Aside from lower D&A charge, cost optimisation in prior years have started to pay off handsomely. Digitisation efforts saw lower marketing expense (-17% yoy) while renegotiated SLAs (some retired) in prior years led to lower maintenance cost (-7% yoy). Such is the savings, Digi incurred a one-off expense worth RM39.6m in 2Q18 to restructure its network operating model. Management expects better synergies from this restructuring effort which also matches the data-led and digital platform revenue model that it increasingly adopts.

Upgrades on improved expectations

Management tweaked its 2018 guidance which now expects flat service revenue (from 2017) and EBITDA margin sustained at 46-47% (Table 1). The 1H18 performance exceeded ours and consensus estimates mainly on better-than-expected service revenue growth and cost optimisation achieved. We raised our FY18-20F earnings by 2-9% while carrying out some minor housekeeping on our numbers. Still, we are cautious over the sector’s broader outlook albeit Digi’s lean operations would best serve the dynamic industry demands.

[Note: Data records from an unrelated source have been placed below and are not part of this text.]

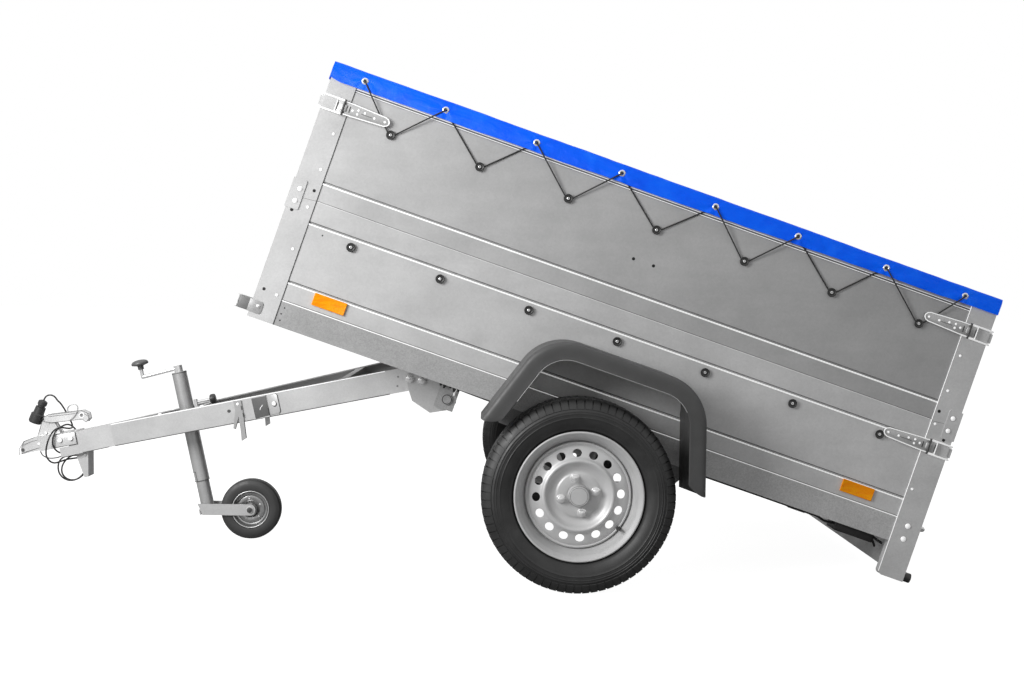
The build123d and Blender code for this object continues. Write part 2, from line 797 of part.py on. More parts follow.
def coupling_head():
    """Pressed coupling: a rounded nose with a ball socket, and a sleeve between the arms."""
    sleeve = arm_nose_y - sheet
    inside = sleeve - head_sheet
    lip = socket_lip
    nose_end = head_front + nose_length
    neck_end = nose_end + neck_length
    outline = [(head_front, lip), (head_front + 4, lip + 22), (head_front + 24, lip + 44),
               (head_front + 64, lip + 50), (arm_front - seat_gap, arm_top + 4),
               (arm_front - seat_gap, arm_top - sheet), (head_rear, arm_top - sheet), (head_rear, lip)]
    profile = side_plate(outline, -sleeve, sleeve)
    plan = plan_plate([(head_front, -nose_half), (head_front, nose_half), (nose_end, nose_half + 4),
                       (neck_end, sleeve), (head_rear, sleeve), (head_rear, -sleeve),
                       (neck_end, -sleeve), (nose_end, -nose_half - 4)], lip - 1, arm_top + 40)
    nose = plan.edges().filter_by(Axis.Z).sort_by(Axis.X)[:2]
    body = profile & fillet(nose, nose_half - 3)
    body -= block((nose_end + 10, -nose_half + 2, lip - 1), (head_rear + 1, nose_half - 2, arm_top - sheet - 6))
    body -= block((neck_end + 3, -inside, lip - 1), (head_rear + 1, inside, arm_top - sheet - 6))
    a, b = handle_pivot
    stem = side_plate([(a + 36, arm_top - 6), (a + 18, b + 8), (a - 20, b + 8), (a - 46, arm_top)], -13, 13)
    body += stem
    body -= rod((a, -20, b), (a, 20, b), 5 + running_gap)
    body -= rod((socket_at, 0, lip - 2), (socket_at, 0, socket_middle), ball_radius + socket_gap)
    body -= Pos(socket_at, 0, socket_middle) * Sphere(ball_radius + socket_gap)
    return [body]


def coupling_handle():
    """Channel lever over the coupling, with a curled end and an eye."""
    a, b = handle_pivot
    top = [(a - lever_nose, b + 20), (a + 8, b + 26), (a + 118, b + 16), (a + 134, b + 4), (a + 135, b - 16),
           (a + 123, b - 25), (a + 114, b - 12), (a + 12, b - 2), (a - lever_nose, b + 6)]
    lever = side_plate(top, -lever_half_width, lever_half_width)
    lever = fillet(lever.edges().filter_by(Axis.Y).sort_by(Axis.X)[-3:], 5)
    hollow = [(a - 12, b - 30), (a - 12, b + 20), (a + 8, b + 23), (a + 106, b + 14), (a + 106, b - 30)]
    lever -= side_plate(hollow, -14, 14)
    lever -= rod((a + 114, -20, b + 1), (a + 114, 20, b + 1), 6)
    lever += rod((a, -15, b), (a, 15, b), 5)
    return [lever]


def support_leg():
    """Folded leg under the drawbar: a leaning rear web and two tapering flanges."""
    top = arm_top - arm_height
    foot = leg_rear - leg_lean
    web = side_plate([(leg_rear, top), (leg_rear - sheet, top), (foot - sheet, leg_foot), (foot, leg_foot)],
                     -leg_half_width, leg_half_width)
    flange = [(leg_rear, top), (leg_rear - leg_top_depth, top), (leg_rear - leg_top_depth, top - leg_shoulder),
              (foot - leg_foot_depth, leg_foot), (foot, leg_foot)]
    side = side_plate(flange, leg_half_width - sheet, leg_half_width)
    return [web + side + other_side(side)]


plug_axis = (Vector(plug_head[0], 0, plug_head[1]) - Vector(plug_foot[0], 0, plug_foot[1])).normalized()
plug_length = plug_steps[-1][0]


def on_plug(along):
    """Point on the connector's axis."""
    return Vector(plug_foot[0], 0, plug_foot[1]) + plug_axis * along


def trailer_plug():
    """Stepped connector body with a gland nut, held by a peg in front of the lever."""
    outline = [(0, plug_steps[0][0])] + [(r, t) for t, r in plug_steps] + [(0, plug_length)]
    body = revolve(make_face(Polyline(*[(r, 0, t) for r, t in outline], close=True)), Axis.Z)
    body = Plane(origin=on_plug(0), z_dir=plug_axis).location * body
    across = Vector(plug_axis.Z, 0, -plug_axis.X)
    peg_end = on_plug(plug_peg_at) + across * plug_peg_reach
    body += rod(tuple(on_plug(plug_peg_at)), tuple(peg_end), plug_peg_radius)
    lever_front = handle_pivot[0] - lever_nose - seat_gap
    body += block((lever_front - plug_holder_sheet, -lever_half_width, peg_end.Z - plug_peg_radius),
                  (lever_front, lever_half_width, peg_end.Z + plug_peg_radius))
    return [body]


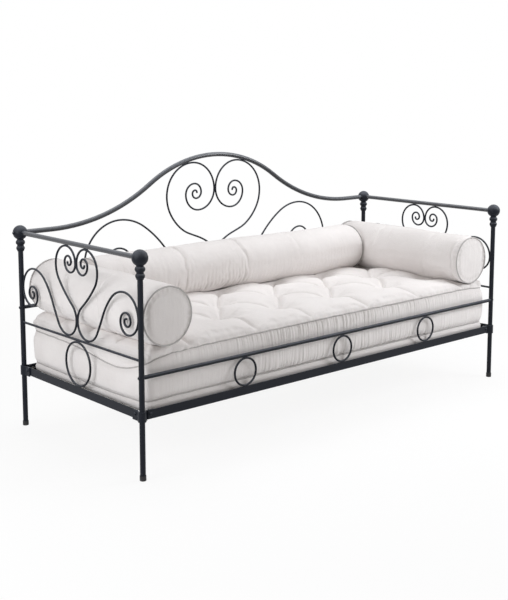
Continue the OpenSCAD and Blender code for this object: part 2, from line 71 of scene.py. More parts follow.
class Signal:
    """One output of a node. Arithmetic on it adds Math nodes."""

    def __init__(self, finish, socket):
        self.finish = finish
        self.socket = socket

    def maths(self, operation, *values):
        """A Math node on these values."""
        return self.finish.node("ShaderNodeMath", {"operation": operation}, dict(enumerate(values)))

    def __add__(self, other):
        return self.maths("ADD", self, other)

    def __sub__(self, other):
        return self.maths("SUBTRACT", self, other)

    def __rsub__(self, other):
        return self.maths("SUBTRACT", other, self)

    def __mul__(self, other):
        return self.maths("MULTIPLY", self, other)

    def __pow__(self, other):
        return self.maths("POWER", self, other)

    __radd__ = __add__
    __rmul__ = __mul__

    def sine(self):
        return self.maths("SINE", self)

    def size(self):
        return self.maths("ABSOLUTE", self)

    def most(self, other):
        return self.maths("MAXIMUM", self, other)

    def least(self, other):
        return self.maths("MINIMUM", self, other)

    def between(self, low, high):
        """0 below low, 1 above high, and even in between."""
        settings = {"interpolation_type": "SMOOTHSTEP"}
        return self.finish.node("ShaderNodeMapRange", settings, {"Value": self, "From Min": low, "From Max": high})

    def scaled(self, factors):
        """This vector times another one, axis by axis."""
        return self.finish.node("ShaderNodeVectorMath", {"operation": "MULTIPLY"}, {0: self, 1: factors})

    def parts(self):
        """The X, Y and Z of this vector."""
        split = self.finish.node("ShaderNodeSeparateXYZ", {}, {0: self})
        return [Signal(self.finish, socket) for socket in split.socket.node.outputs]


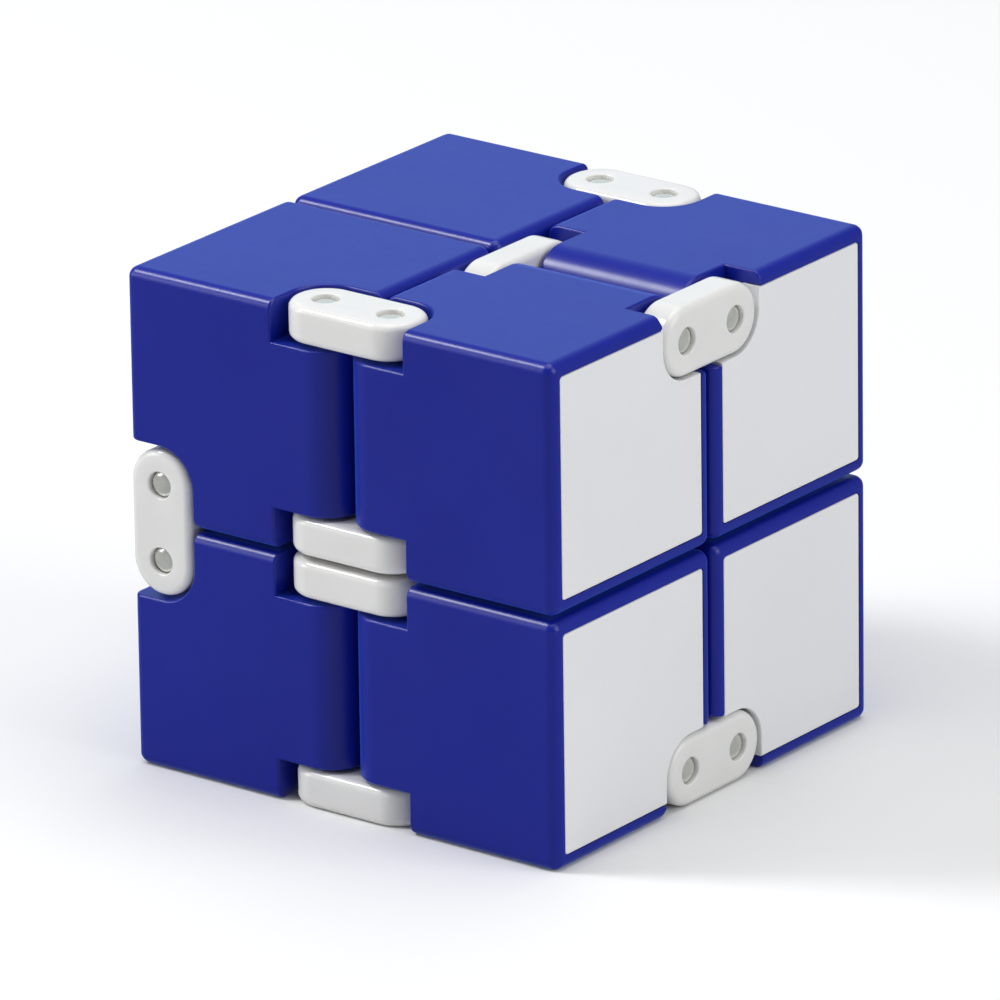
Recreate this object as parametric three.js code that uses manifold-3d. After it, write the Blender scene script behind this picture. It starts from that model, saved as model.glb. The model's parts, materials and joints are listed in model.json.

Resume with a BUY, RM4.85 TP

Digi made it back into the Shariah-compliant stocklist as at 25 May 2018 after addressing its conventional debt level. We resume coverage with a BUY and DCF-derived TP of RM4.85 (from: HOLD, RM4.70) based on 5.7% WACC, 0.5% terminal growth. Our TP implies 24.7x FY18F PE, lower than 26x PE previously implied. While cost optimisation has been very encouraging, we are cautious over possible intense competition.